··· RAW DATA
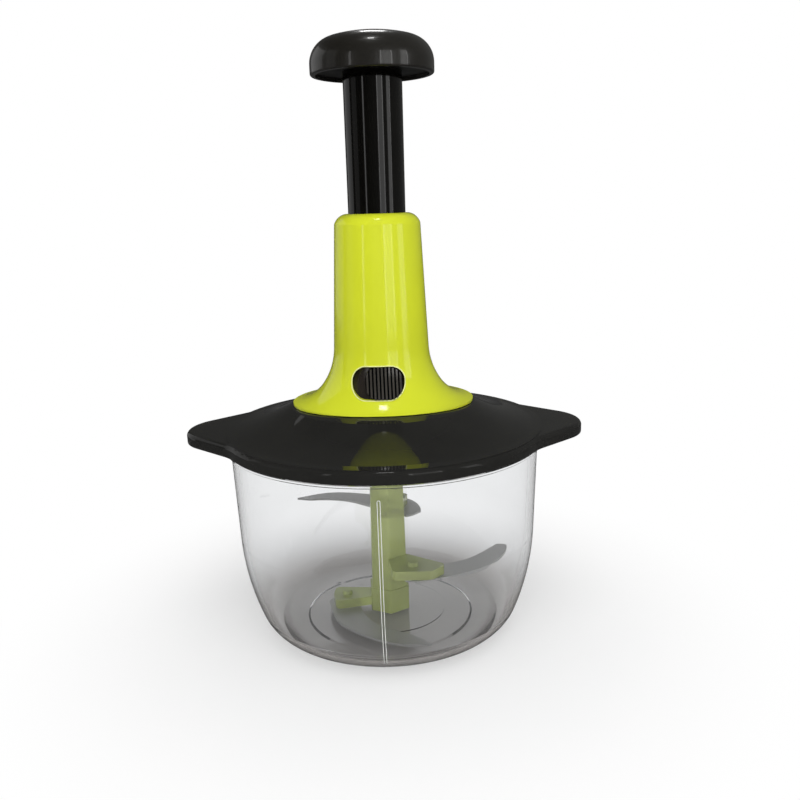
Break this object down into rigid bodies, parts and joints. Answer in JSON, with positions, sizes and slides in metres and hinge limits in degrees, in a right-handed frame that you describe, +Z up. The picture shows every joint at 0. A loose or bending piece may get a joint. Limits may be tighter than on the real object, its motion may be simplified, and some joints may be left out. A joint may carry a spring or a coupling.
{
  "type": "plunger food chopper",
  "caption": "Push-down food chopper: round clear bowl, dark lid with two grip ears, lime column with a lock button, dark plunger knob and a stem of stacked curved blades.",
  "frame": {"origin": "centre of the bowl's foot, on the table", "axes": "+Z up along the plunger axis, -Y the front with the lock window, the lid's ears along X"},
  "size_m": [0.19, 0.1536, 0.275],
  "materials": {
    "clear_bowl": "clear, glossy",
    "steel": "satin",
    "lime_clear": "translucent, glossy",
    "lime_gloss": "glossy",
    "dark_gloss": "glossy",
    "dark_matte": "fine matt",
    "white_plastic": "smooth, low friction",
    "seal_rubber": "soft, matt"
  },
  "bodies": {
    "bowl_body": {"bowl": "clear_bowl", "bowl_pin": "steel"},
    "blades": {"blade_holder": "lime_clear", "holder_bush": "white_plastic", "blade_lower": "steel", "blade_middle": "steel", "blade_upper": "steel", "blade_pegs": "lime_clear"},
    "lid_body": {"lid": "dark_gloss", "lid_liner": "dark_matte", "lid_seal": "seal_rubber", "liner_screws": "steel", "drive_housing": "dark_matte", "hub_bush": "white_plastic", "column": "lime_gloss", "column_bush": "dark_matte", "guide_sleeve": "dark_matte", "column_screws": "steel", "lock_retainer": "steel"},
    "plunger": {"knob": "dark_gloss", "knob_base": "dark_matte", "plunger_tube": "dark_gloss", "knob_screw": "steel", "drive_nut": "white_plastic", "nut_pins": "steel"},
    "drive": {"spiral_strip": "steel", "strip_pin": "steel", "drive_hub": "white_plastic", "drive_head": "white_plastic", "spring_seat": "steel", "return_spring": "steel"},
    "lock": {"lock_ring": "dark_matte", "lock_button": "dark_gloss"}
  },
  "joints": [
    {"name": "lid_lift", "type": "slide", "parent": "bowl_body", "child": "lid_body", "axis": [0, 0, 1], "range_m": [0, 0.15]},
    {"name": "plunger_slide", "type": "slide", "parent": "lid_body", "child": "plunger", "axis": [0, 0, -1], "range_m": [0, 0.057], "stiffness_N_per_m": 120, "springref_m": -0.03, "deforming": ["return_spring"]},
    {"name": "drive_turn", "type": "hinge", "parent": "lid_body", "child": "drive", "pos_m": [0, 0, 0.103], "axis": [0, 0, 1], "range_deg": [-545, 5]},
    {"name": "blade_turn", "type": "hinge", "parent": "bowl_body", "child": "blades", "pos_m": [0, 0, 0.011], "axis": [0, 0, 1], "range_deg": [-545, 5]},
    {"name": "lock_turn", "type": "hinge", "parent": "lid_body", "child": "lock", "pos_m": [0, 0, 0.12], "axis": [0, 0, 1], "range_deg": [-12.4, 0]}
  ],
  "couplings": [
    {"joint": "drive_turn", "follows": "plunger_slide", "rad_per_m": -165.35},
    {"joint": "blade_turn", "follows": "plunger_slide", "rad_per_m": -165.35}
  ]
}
······
● TO DO
Look through the material above and work out how many of its lines contain "frame". State the number only.

● WORKED SOLUTION
2